「上下左右360度の動きがあり体力的にすごくキツいですが、格好いいプログラムです。つい僕のクセでなめらかな動きが出てしまうのですが、バッと手足を動かしてアクセントを使えるよう意識しています」
■友野は2種類の4回転
この2強に挑む日本男子は、まず22年世界選手権6位の友野一希(24)=フランス杯、NHK杯=がいる。
「昨季は、自分の中で厚い壁が少しだけ砕けて光が差したイメージでした。世代は変わっていっても、経験を生かした戦い方で僕もついていきたい」
軽やかな演技力には定評がある。4回転の本数を増やすことよりも2種類の4回転をしっかりと決めて、プログラム全体で高い評価を得ることを目指す。
山本草太(22)=フランス杯、NHK杯=も自分らしいスケートを求めて戦い続けている。このオフは4回転フリップも練習し、9月の中部ブロックで初挑戦した。
「しっかりと4回転フリップに挑戦できたという意味で収穫になりました。10月以降は無理せず4回転3本にして、プログラムの完成度を求めていきたいです。ステップやスピンをしっかりやれば十分に高得点は狙えると思います」
そう自信を見せるだけあって今季のフリーは山本の代表曲になりそうな魅力があふれる。ラフマニノフのピアノ協奏曲第2番を、10年バンクーバー、14年ソチ両五輪代表の鈴木明子氏が振り付けた。
復活が期待されるのは、今年2月に左肩の手術を受けた佐藤駿(18)=イギリス大会、フィンランド大会。ジュニア時代から4回転ルッツを含む3種類の4回転をプログラムに組み込んできた鬼才だ。7月から4回転の練習を再開している。

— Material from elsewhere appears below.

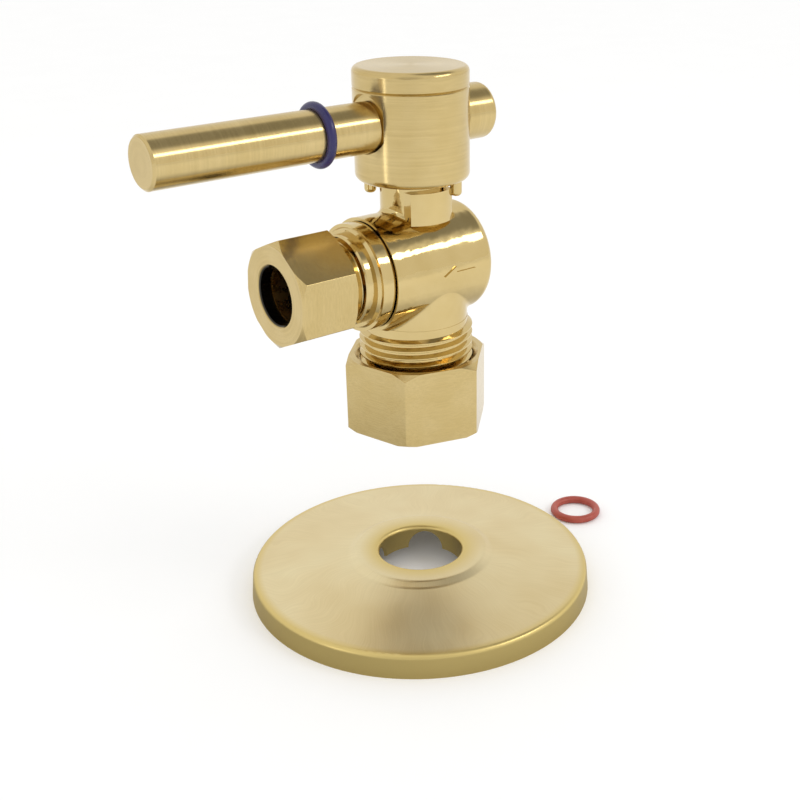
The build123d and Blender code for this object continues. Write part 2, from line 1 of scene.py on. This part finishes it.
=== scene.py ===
"""Finishes, light and camera for the angle stop valve.

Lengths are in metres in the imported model's frame: +Z runs up the inlet and stem, and the
outlet and the lever point along -X. Azimuths are degrees from -Y towards +X.
"""
from math import cos, pi, radians, sin

import bpy
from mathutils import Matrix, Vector


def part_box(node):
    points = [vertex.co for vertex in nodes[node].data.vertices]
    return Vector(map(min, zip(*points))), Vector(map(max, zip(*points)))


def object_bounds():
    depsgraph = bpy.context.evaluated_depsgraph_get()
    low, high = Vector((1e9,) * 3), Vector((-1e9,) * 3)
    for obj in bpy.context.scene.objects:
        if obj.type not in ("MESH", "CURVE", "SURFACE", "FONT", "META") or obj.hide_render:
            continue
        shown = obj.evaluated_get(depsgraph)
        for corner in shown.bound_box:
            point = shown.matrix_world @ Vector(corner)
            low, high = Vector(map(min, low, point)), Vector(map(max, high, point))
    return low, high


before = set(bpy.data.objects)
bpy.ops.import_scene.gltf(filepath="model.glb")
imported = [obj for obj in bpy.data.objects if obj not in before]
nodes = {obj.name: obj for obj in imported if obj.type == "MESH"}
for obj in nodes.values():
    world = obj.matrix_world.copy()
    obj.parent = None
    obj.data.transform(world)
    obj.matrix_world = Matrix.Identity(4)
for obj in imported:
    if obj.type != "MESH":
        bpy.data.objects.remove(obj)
cad_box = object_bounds()
scene = bpy.context.scene

MM = 0.001
X_AXIS = (1, 0, 0)
Z_AXIS = (0, 0, 1)


def middle(node):
    """The centre of a CAD node's box."""
    low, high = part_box(node)
    return (low + high) / 2


def heading(azimuth, elevation):
    """The unit vector that points that way from the object."""
    a, e = radians(azimuth), radians(elevation)
    return Vector((sin(a) * cos(e), -cos(a) * cos(e), sin(e)))


# ---------------------------------------------------------------- shader building blocks
NOISE_LOW = 0.3  # nearly all of a noise texture's values lie between these two
NOISE_HIGH = 0.7


def add_node(tree, kind, settings=None, **inputs):
    """One node. A socket given as an input is linked, and any other value is set."""
    made = tree.nodes.new("ShaderNode" + kind)
    for name, value in (settings or {}).items():
        setattr(made, name, value)
    for name, value in inputs.items():
        socket = made.inputs[name.replace("_", " ")]
        if isinstance(value, bpy.types.NodeSocket):
            tree.links.new(value, socket)
        else:
            socket.default_value = value
    return made


def sum_of(tree, first, second, share):
    """first plus share of second."""
    made = add_node(tree, "Math", {"operation": "MULTIPLY_ADD"})
    tree.links.new(second, made.inputs[0])
    made.inputs[1].default_value = share
    tree.links.new(first, made.inputs[2])
    return made.outputs[0]


def ramp(tree, value, start, end, **settings):
    """0 where the value is at start, rising to 1 at end."""
    made = add_node(tree, "MapRange", settings, Value=value, From_Min=start, From_Max=end)
    return made.outputs["Result"]


def spread(tree, value, low, high):
    """A noise value moved from its usual range into low to high."""
    made = add_node(tree, "MapRange", Value=value, To_Min=low, To_Max=high,
                    From_Min=NOISE_LOW, From_Max=NOISE_HIGH)
    return made.outputs["Result"]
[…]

「まずは去年までと同じくフリーで4回転3種類4本を目標にしています。シーズン通してけがなく終わりたいということと、全日本選手権で表彰台に上がれるよう、GPシリーズから頑張ります」
そして今季が本格的なシニアデビューとなる三浦佳生(みうらかお・17)=スケートアメリカ、スケートカナダ=は爆発力がある。昨季は全日本選手権で4位に入り、シニアの四大陸選手権でも3位。繰り上げ出場が回ってきた世界選手権は左大腿(だいたい)筋の肉離れで欠場したものの、オフに完治させて勢いづいている。